You're right. I've confused linkat with renameat. You have a AT_FOLLOW_LINKS or something like this but it's following the old symlink not the new one. There isn't any function to do that atomically on linux.

So you're back to the basic option of doing a readlink on the destination (if it's a link) and update the path accordingly.

That's what vim is doing

X-Ryl669 avatar Mar 14 '24 14:03 X-Ryl669

As this issue is listed as open, I'd like to offer a possibly relevant input--re inode numbers.

On POSIX anyway, sometimes it's worthwhile to preserve the inode number, and thus any outstanding hard links, which does not happen with the (write_new && rename) method. Also affects inotify for instance.

This is one of the reasons why I was a happy vim user for so many years--knowing that vim wouldn't silently break things that depend on this, which I had been burnt by enough times to form a personal opinion on the subject.

Currently seems like micro preserves the inode number when saving, which I like. I would even go so far as to suggest that there should be a unit test such that this invariant is preserved where possible with the default config.

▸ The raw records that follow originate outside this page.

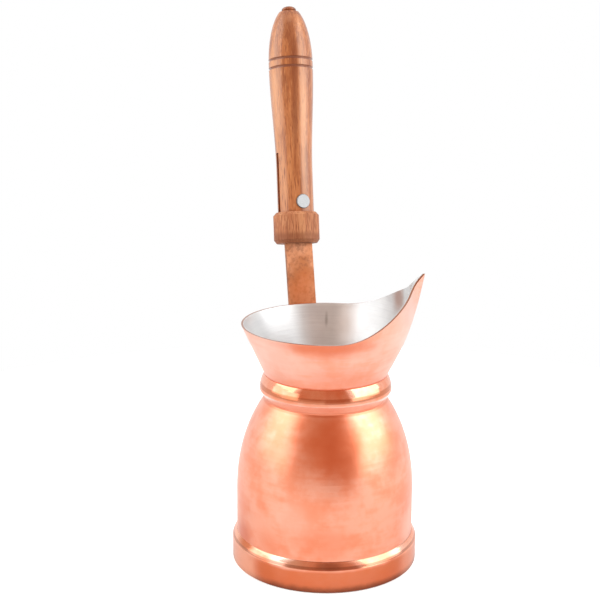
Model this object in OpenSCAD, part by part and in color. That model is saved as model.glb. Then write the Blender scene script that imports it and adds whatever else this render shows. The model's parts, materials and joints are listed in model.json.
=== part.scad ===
// Copper coffee pot with a pinched pouring lip and a folding wooden handle.
// Z is the axis of the pot, z = 0 is the surface it stands on, and the lip points along +X.
// Lengths are in millimetres and angles in degrees.

/* [Pot body] */
// Outer radius of the base band
base_r = 50.3; // [46:0.1:60]
// Height of the upright part of the base band
band_h = 12.5; // [8:0.5:18]
// Height of the rounded shoulder above the band
band_slope_h = 4; // [2:0.5:6]
// Thickness of the base plate
base_t = 1.6; // [1:0.1:3]
// How far the base band stands out from the belly
band_step = 2.4; // [1.5:0.1:4]
// Height at which the belly starts to close in
belly_wall_h = 40; // [30:1:55]
// Height that the closed dome of the belly would have above its wall
dome_h = 70; // [60:1:80]
// Outer radius of the neck tube
neck_r = 32.8; // [28:0.2:36]
// Thickness of the copper sheet
sheet_t = 1; // [0.8:0.1:1.5]
// Thickness of the tin lining
tin_t = 0.3; // [0.2:0.1:0.5]

/* [Neck ring] */
// Height of bare neck between the belly and the neck ring
ring_foot = 0.65; // [0.4:0.05:2]
// Height of the neck ring
ring_h = 12.8; // [11:0.2:16]
// How far the neck ring stands out from the neck tube
ring_out = 2.65; // [1.5:0.05:3]
// Height of the undercut below the widest line of the neck ring
ring_under_h = 4.3; // [3:0.1:6.5]

/* [Mouth] */
// Outer radius of the rim across the pot
rim_r = 44.3; // [40:0.1:48]
// How much further the rim reaches towards the lip and away from it
rim_long = 0.9; // [0:0.1:2]
// Height of the mouth, from the neck ring to the rim, away from the lip
mouth_h = 27; // [22:0.1:32]
// How much higher the rim is where it meets the lip
lip_rise = 18.5; // [10:0.5:22]
// Angle from the lip at which the rim starts to rise
lip_spread = 80; // [60:1:100]
// How much higher the tip of the lip is than the rim beside it
tip_rise = 9.3; // [4:0.1:12]
// How far the tip stands out past the rim's radius
tip_reach = 6.3; // [3:0.1:9]
// Angle over which the pinched tip blends into the rim
tip_blend = 3.2; // [2.5:0.1:6]
// How much wider the pinch is at the neck than at the rim
keel_blend = 14; // [8:1:20]
// Radius that the keel under the lip is drawn out to
keel_r = 46; // [44:0.1:49]
// Height of the fullest part of the keel above the neck ring
keel_h = 25; // [20:0.1:27]
// How sharply the keel bends at its fullest part
keel_bend = 1.8; // [1:0.1:2.5]

/* [Strap] */
// Width of the handle strap
strap_w = 16.4; // [12:0.2:18]
// Thickness of the handle strap
strap_t = 2; // [1.5:0.1:2.5]
// Angle from the lip to the strap, round the pot
strap_at = 108.7; // [100:0.1:115]
// Angle that the strap's face looks towards
strap_face = 119; // [112:0.5:122]
// How far the strap leans away from the pot
strap_lean = 14.5; // [12:0.5:16]
// How far the strap tips towards the lip in its own plane
strap_tip = 2.4; // [0:0.1:3]
// Gap between the rim and the middle of the strap
strap_gap = 2.8; // [2.5:0.1:3.5]
// Length of the strap's foot down the belly
foot_l = 27; // [24:0.5:30]
// Radius of the strap rivets
rivet_r = 2; // [1.5:0.1:2.5]
// Radius of the rivet heads
rivet_head_r = 4; // [3.5:0.1:4.5]
// Distance from the neck down to the upper rivet
rivet_drop = 12; // [11:0.5:14]
// How much lower the second rivet is
rivets_apart = 11.5; // [9:0.5:12]

/* [Handle] */
// Length of the strap from the rim to the hinge pin
pin_h = 56.2; // [54:0.2:62]
// Angle between the grip and the strap while the handle is open
grip_tilt = 2; // [0:0.1:2.5]
// Radius of the grip at the hinge pin
grip_r = 10.2; // [9.8:0.1:10.8]
// Largest radius of the grip
grip_swell_r = 12.5; // [11:0.1:13]
// How much narrower the domed end is than the grip below the grooves
grip_step = 0; // [0:0.1:0.8]
// Length of the grip above the hinge pin
grip_l = 108; // [100:0.2:115]
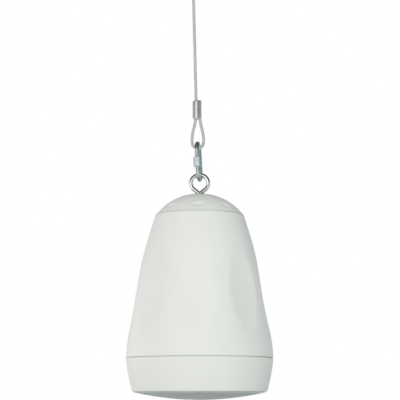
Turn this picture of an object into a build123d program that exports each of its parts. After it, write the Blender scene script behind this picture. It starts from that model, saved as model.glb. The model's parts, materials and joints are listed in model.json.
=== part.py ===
from build123d import *
from math import cos, pi, radians, sin, sqrt, tan
import os

# A bell-shaped pendant speaker on a coated wire rope, in millimetres.
# The origin is the centre of the ceiling fitting's top face, and +Z is up.
# Heights named with h_ are measured up from the bottom ring's rim, on the speaker's axis.

# Clearances
hang_gap = 0.3
thread_clearance = 0.05
crimp_clearance = 0.05

# Ceiling fitting
fitting_r = 32.0
fitting_height = 24.0
fitting_flange_t = 3.0
fitting_flange_width = 12.0
fitting_wall = 3.0
fitting_screw_inset = 6.5
fitting_screw_hole_r = 2.25
fitting_screw_head_r = 4.2
fitting_rope_clearance = 0.6
fitting_ball_clearance = 3.0
end_ball_r = 5.0

# Rope, ferrule and loop
rope_d = 4.2
rope_lean_deg = 1.5
rope_run = 164.2
ferrule_wall = 1.9
ferrule_length = 25.4
ferrule_edge = 1.0
ferrule_offset = 1.25
strand_gap = 0.3
loop_half_width = 8.1
loop_shoulder_h = 18.5
loop_shoulder_to_neck = 20.5
loop_neck_to_ferrule = 1.5
stub_length = 1.5

# Quick link
wire_d = 6.4
link_leg_spacing = 18.4
link_length = 50.0
link_lean_x = 2.6
link_turn_deg = 9.5
link_gap_low = 19.5
link_gap = 7.5
sleeve_length = 14.0
sleeve_wall = 1.9
sleeve_chamfer = 0.6

# Eye bolt
eye_wire_d = 5.6
eye_half_width = 11.85
eye_slope = 0.85
eye_shoulder_r = 8.0
eye_straight = 1.3
eye_crown_flat = 0.02
eye_bend_r = 3.4
eye_tail = 2.5
eye_washer_r = 8.0
eye_washer_t = 0.8
eye_washer_clearance = 0.55
nut_across_flats = 10.0
nut_t = 5.0

# Bottom ring
rim_r = 91.2
ring_flare = 8.7
ring_bulge = 1.05
ring_rim_wall = 1.3
seam_h = 43.9
seam_gap = 1.2
seam_depth = 1.9
seam_step = 0.1
spigot_height = 7.6
spigot_wall = 2.7
spigot_clearance = 1.0
shelf_h = 9.0
shelf_t = 3.0
shelf_width = 10.7

# Housing
housing_height = 193.5
housing_top_r = 61.1
housing_wall = 3.0
ledge_drop = 9.6
ledge_t = 8.0
ledge_width = 8.5
recess_axis_r = 395.0
recess_cutter_t = 60.0
boss_r = 4.5
boss_rise = 29.6
boss_angle = 45
web_t = 3.0

# Outline of the bell, as shares of the way in and of the way up from its foot
bell_shares = [(0.041, 0.102), (0.160, 0.2565), (0.2945, 0.438), (0.488, 0.642), (0.747, 0.8355)]

# Depth of a recess's floor at places along that outline, from 0 at the foot to 1 at the top
recess_depths = [
    (0.125, -0.9),
    (0.160, 0.1),
    (0.212, 1.35),
    (0.305, 2.95),
    (0.430, 4.06),
    (0.552, 3.14),
    (0.715, 0.82),
    (0.830, -0.7),
    (0.860, -1.3),
]

# Top cap
cap_gap = 0.6
cap_skirt_step = 0.3
cap_skirt_height = 1.8
cap_corner_in = 1.6
cap_rise = 28.6
cap_wall = 3.0
cap_seat_step = 1.4
cap_spigot_clearance = 0.4
cap_spigot_wall = 2.6
cap_spigot_depth = 3.0
cap_flat_r = 17.0
cap_boss_r = 8.0
cap_boss_length = 8.4
dimple_count = 8
dimple_inset = 6.9
dimple_depth = 1.5
dimple_half_width = 9.25
dimple_half_height = 5.0
feature_turn_deg = -2.6

# Cable inlet
inlet_ring_r = 27.0
inlet_hole_r = 4.5
grommet_lip = 2.0
grommet_lip_t = 1.5
grommet_wall = 1.3

# Baffle and grille
baffle_t = 10.0
baffle_clearance = 0.3
grille_depth = 11.2
grille_edge_drop = 0.96
grille_t = 1.0
grille_border = 10.0
grille_hole_d = 6.0
grille_hole_pitch = 15.0
cloth_t = 0.6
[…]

jmcorey avatar Aug 07 '24 19:08 jmcorey

Yep, in the PR #3273 (not finished) we have already abandoned the idea to use rename (see this discussion: https://github.com/zyedidia/micro/pull/3273#discussion_r1599033321), and instead decided to always use a non-atomic method: first write the buffer to a temporary (backup) file, and then write the same buffer to the original file, - so that we cannot guarantee that we won't damage the original file, but we can guarantee that if we damage it, we have a backup to recover the original file. That is less convenient to the user (in case a damage actually happens), but it always preserves the original inode, with all the advantages that come with that.

dmaluka avatar Aug 07 '24 20:08 dmaluka